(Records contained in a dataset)
━━━━━━━━━━━━━━━━━━━━━━━━━━━━━━

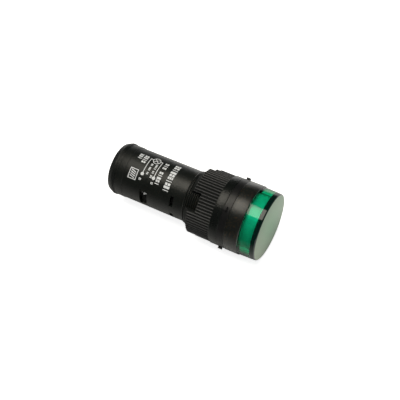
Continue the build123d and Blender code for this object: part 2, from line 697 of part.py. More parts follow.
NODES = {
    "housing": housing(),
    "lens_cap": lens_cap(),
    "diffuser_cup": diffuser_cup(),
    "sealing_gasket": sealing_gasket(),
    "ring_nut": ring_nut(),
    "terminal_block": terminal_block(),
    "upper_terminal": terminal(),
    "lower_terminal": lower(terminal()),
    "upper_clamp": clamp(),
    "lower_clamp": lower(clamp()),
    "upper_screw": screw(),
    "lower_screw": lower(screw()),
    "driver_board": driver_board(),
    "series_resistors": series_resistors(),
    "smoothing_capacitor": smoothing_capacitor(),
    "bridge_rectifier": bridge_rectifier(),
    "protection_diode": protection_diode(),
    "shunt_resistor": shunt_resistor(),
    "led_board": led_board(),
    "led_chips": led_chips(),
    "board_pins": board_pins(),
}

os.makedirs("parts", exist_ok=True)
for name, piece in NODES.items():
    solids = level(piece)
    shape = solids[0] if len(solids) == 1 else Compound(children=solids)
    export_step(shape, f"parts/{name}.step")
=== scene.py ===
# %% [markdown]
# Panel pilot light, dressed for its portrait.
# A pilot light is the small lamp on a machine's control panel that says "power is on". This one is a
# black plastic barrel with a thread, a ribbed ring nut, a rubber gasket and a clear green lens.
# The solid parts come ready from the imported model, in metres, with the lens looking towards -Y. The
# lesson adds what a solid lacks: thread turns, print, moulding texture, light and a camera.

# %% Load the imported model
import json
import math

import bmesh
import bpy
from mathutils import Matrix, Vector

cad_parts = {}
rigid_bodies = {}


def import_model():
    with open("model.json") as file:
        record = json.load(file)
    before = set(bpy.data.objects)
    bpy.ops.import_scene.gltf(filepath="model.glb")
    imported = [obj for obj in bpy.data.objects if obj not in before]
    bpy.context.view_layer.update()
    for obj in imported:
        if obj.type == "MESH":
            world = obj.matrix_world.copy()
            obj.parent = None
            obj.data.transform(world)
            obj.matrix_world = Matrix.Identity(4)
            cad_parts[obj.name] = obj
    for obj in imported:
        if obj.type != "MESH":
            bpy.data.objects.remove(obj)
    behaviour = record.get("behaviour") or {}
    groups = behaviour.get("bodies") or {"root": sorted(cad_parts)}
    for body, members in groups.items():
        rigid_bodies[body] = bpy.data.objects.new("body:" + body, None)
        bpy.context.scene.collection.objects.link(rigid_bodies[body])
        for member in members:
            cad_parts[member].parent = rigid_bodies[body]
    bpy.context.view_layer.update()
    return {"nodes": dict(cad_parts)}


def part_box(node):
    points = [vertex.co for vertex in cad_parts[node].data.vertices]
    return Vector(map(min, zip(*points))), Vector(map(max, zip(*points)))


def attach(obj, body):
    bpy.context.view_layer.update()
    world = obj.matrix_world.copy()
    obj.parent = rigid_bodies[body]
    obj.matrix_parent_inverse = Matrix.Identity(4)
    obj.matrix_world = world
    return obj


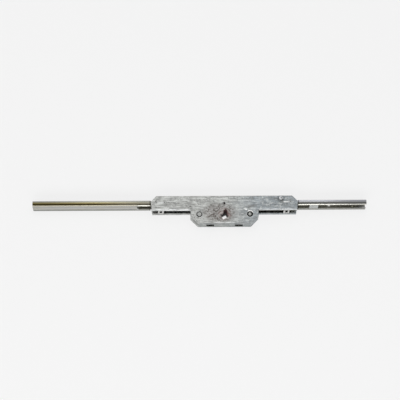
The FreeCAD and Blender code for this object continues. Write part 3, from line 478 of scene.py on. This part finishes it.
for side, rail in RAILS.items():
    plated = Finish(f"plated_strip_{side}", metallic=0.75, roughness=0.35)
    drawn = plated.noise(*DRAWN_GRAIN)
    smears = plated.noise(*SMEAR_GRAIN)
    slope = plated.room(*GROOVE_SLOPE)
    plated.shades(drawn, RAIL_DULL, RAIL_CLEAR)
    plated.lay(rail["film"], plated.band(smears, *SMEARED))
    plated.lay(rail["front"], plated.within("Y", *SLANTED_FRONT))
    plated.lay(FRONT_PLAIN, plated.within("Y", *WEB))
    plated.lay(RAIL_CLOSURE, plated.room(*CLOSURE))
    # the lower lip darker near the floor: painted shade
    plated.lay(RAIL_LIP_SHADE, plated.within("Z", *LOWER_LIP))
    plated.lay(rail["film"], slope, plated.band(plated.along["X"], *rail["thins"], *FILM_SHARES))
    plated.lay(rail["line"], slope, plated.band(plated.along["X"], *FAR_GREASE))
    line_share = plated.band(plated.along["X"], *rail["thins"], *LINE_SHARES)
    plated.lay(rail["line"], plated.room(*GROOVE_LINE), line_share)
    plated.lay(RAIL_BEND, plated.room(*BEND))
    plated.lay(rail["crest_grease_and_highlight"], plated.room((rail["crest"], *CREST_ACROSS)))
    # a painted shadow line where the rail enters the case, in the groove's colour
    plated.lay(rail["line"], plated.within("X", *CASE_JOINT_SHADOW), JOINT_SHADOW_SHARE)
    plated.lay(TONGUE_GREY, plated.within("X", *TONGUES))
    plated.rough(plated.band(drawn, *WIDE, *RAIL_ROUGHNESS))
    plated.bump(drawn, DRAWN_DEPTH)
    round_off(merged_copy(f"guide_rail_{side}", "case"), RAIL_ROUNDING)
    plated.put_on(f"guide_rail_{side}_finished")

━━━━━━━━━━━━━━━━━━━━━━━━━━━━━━

▸ **What is being asked**: In the listing above, locate the line containing "for name, piece" and the line containing "bpy.data.objects.remove(obj)". Transcribe those two lines and everything between them, exactly as written.

▸ **Task solution**:
for name, piece in NODES.items():
    solids = level(piece)
    shape = solids[0] if len(solids) == 1 else Compound(children=solids)
    export_step(shape, f"parts/{name}.step")
=== scene.py ===
# %% [markdown]
# Panel pilot light, dressed for its portrait.
# A pilot light is the small lamp on a machine's control panel that says "power is on". This one is a
# black plastic barrel with a thread, a ribbed ring nut, a rubber gasket and a clear green lens.
# The solid parts come ready from the imported model, in metres, with the lens looking towards -Y. The
# lesson adds what a solid lacks: thread turns, print, moulding texture, light and a camera.

# %% Load the imported model
import json
import math

import bmesh
import bpy
from mathutils import Matrix, Vector

cad_parts = {}
rigid_bodies = {}


def import_model():
    with open("model.json") as file:
        record = json.load(file)
    before = set(bpy.data.objects)
    bpy.ops.import_scene.gltf(filepath="model.glb")
    imported = [obj for obj in bpy.data.objects if obj not in before]
    bpy.context.view_layer.update()
    for obj in imported:
        if obj.type == "MESH":
            world = obj.matrix_world.copy()
            obj.parent = None
            obj.data.transform(world)
            obj.matrix_world = Matrix.Identity(4)
            cad_parts[obj.name] = obj
    for obj in imported:
        if obj.type != "MESH":
            bpy.data.objects.remove(obj)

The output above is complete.